Près de 900 000 enfants étrangers, dont beaucoup sont nés en Italie de parents immigrés résidant légalement dans le pays, sont actuellement scolarisés dans le système scolaire italien. Ils représentent 10,6 % des 8,2 millions d’élèves du pays.

En vertu de la législation actuelle, les enfants nés en Italie de parents étrangers ne peuvent demander la nationalité italienne qu’à partir de leurs 18 ans, à moins que leurs parents ne soient naturalisés entre-temps. Certaines exceptions sont prévues dans les cas jugés d’intérêt public particulier, notamment pour les sportifs talentueux.

Parallèlement, les personnes qui vivent à l’étranger et peuvent prouver qu’elles sont les descendants d’émigrés italiens peuvent obtenir la citoyenneté si elles n’ont jamais vécu dans le pays.

Paola Egonu célèbre la fin du match pour la médaille d'or en volleyball entre les États-Unis et l'Italie aux Jeux olympiques de Paris 2024
Paola Egonu célèbre sa médaille d’or aux Jeux Olympiques de Paris 2024 © Andrea Staccioli/Insidefoto/LightRocket via Getty Images

Les partis politiques italiens ont déjà proposé des changements aux règles restrictives, certains prônant la citoyenneté de naissance ou la naturalisation des enfants après cinq ans de scolarité en Italie.

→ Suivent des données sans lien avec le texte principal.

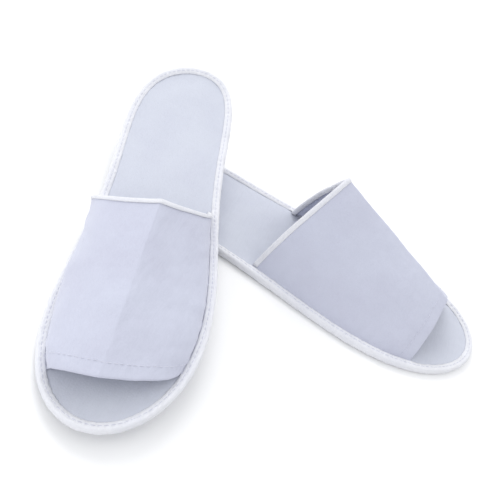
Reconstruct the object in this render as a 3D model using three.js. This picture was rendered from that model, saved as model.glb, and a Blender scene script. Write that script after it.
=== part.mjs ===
// A pair of open-toe spa slippers: the right one lies flat, the left one leans across its heel.
// Millimetres, +Z up. The origin is on the floor, under the middle of the right slipper's sole.
import * as THREE from 'three';
import { mergeVertices } from 'three/addons/utils/BufferGeometryUtils.js';

// ---------- driving dimensions ----------
const SOLE_LENGTH = 280;
// Half width = sin t * (sum of terms * cos kt), with t = 0 at the heel and pi at the toe.
const HALF_WIDTH_TERMS = [55.6, -1.7, 13.7, 4.2];
// The middle line bows towards the little toe by sin^2 t * (sum of terms * cos kt).
const BOW_TERMS = [-2.6, -9, -3.2];

const GAP = 0.3;              // between pieces that touch
const TAPE = 0.5;             // edge binding tape
const OUTSOLE = 1.9;
const SPONGE = 1.1;
const INSOLE = 0.5;
const UPPER = 0.5;
const LINING = 0.4;
const FLAP = 5.5;             // how far the edge binding reaches in over the sole, above and below
const CORE_INSET = 0.8;       // the sole layers stop this far inside the binding's outer face
const EDGE_ROUND = 0.7;       // chamfer of the binding's outer corners
const THREAD_RADIUS = 0.25;
const THREAD_SIDES = 6;

// Heights of the layers above the floor
const OUTSOLE_TOP = OUTSOLE;
const SPONGE_BASE = OUTSOLE_TOP + GAP;
const SPONGE_TOP = SPONGE_BASE + SPONGE;
const INSOLE_BASE = SPONGE_TOP + GAP;
const INSOLE_TOP = INSOLE_BASE + INSOLE;
const ALLOWANCE_TOP = INSOLE_TOP + GAP + UPPER;
const SOLE_HEIGHT = ALLOWANCE_TOP + GAP + TAPE;
const MID_HEIGHT = SOLE_HEIGHT / 2;

// The upper: where its edges meet the sole (mm from the heel) and where its crease runs.
// A crease point is [towards the little toe, from the heel, above the floor]. At the throat a panel
// flares outwards by a share of its width, and its edge sweeps towards the toe (mm).
const FOOT_INSET = FLAP + 0.8;
const ALLOWANCE_INSET = 1.6;
const THROAT_FOOT = { big_toe: 122, little_toe: 114 };
const TOE_FOOT = { big_toe: 255, little_toe: 240 };
const THROAT_TAPE = 0.4;
const THROAT_TAPE_WIDTH = 3.5;
const TOE_HEM = 8;

const SLIPPERS = {
  left: {
    hand: 1, place: [-58.9, -190.8, 9.1], turn: { heading: 13.4, pitch: 0.7, roll: -9.4 },
    flatLength: 130, heelCurl: 29,
    crease: { throat: [6, 160, 54], toe: [0, 260, 23] },
    panel: { big_toe: { lean: -0.05, flare: 0.42, wall: 0.52, shoulder: 0.55, drop: 0.06, sweep: 6.2 },
      little_toe: { lean: -0.08, flare: 0.17, wall: 0.5, shoulder: 0.27, drop: 0.1, sweep: 2.2 } },
  },
  right: {
    hand: -1, place: [SOLE_LENGTH / 2, 0, MID_HEIGHT], turn: { heading: 90, pitch: 0, roll: 0 },
    flatLength: SOLE_LENGTH, heelCurl: 0,
    crease: { throat: [-5, 141, 78], toe: [0, 242, 34] },
    panel: { big_toe: { lean: 0.2, flare: 0, wall: 0.42, shoulder: 0.36, drop: 0.28, sweep: -2 },
      little_toe: { lean: 0.22, flare: -0.22, wall: 0.42, shoulder: 0.4, drop: 0.12, sweep: -3 } },
  },
};

const LOOP_STEPS = 32;        // stations along each side of the sole
const CENTRE_MARGIN = 34;     // the sole layers' middle line stops this far from both ends
const PANEL_STEPS = 5;        // even steps on each side of the crease
const LENGTH_STEPS = 8;
const EVEN_STATIONS = 0.8;    // the stations across a panel are evenly spaced up to here
const NEAR_FOOT = 0.93;       // the lining and the throat tape stop here, just above the sole

const SIDE = { big_toe: -1, little_toe: 1 };
const COLOURS = { binding: 0xf2f2fb, fabric: 0xdcdeec, insole: 0xdfe4ee, lining: 0xd2d5e4,
  foam: 0xe6e8ee, sponge: 0xe9e6da, thread: 0xf6f6fc };

// ---------- the sole's outline ----------
const series = (terms, t) => terms.reduce((sum, term, k) => sum + term * Math.cos(k * t), 0);
const halfWidth = (t) => Math.sin(t) * series(HALF_WIDTH_TERMS, t);
const bow = (t) => Math.sin(t) ** 2 * series(BOW_TERMS, t);
const fromHeel = (t) => SOLE_LENGTH * (1 - Math.cos(t)) / 2;
const angleAt = (y) => Math.acos(1 - 2 * y / SOLE_LENGTH);

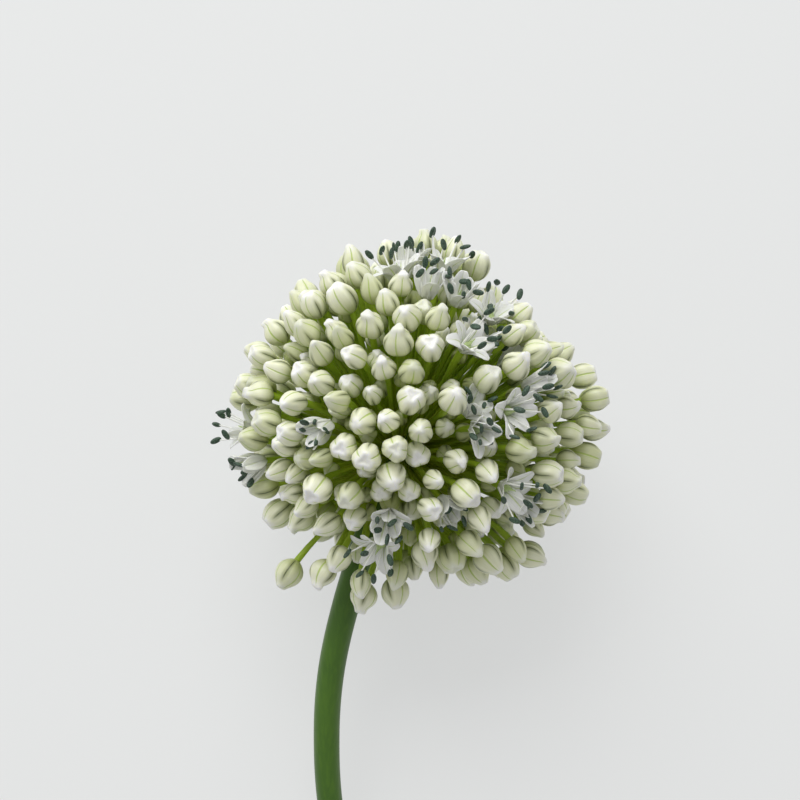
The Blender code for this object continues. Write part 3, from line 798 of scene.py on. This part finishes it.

Meloni elle-même s’est par le passé farouchement opposée au droit du sol, mais a déclaré qu’elle était ouverte à une naturalisation plus rapide pour les enfants qui terminent leur scolarité obligatoire en Italie – qui se termine à 16 ans.

Aucune des deux propositions n’a encore été retenue.

Mais l’euphorie post-olympique et l’indignation suscitée par la dégradation de l’image d’Egonu, ainsi que la pression croissante de la crise démographique italienne, ont donné un nouvel élan à l’accélération de la citoyenneté des enfants.

Elly Schlein, chef de l’opposition de gauche, a déclaré la semaine dernière que « quiconque est né ou a grandi en Italie est italien » et que son parti social-démocrate se battra pour changer les règles afin de refléter cela.

Un autre groupe d’opposition, le parti centriste Più Europa, a annoncé son intention de demander un référendum national sur l’assouplissement des lois sur la citoyenneté, ce qui nécessiterait l’obtention de 500 000 signatures.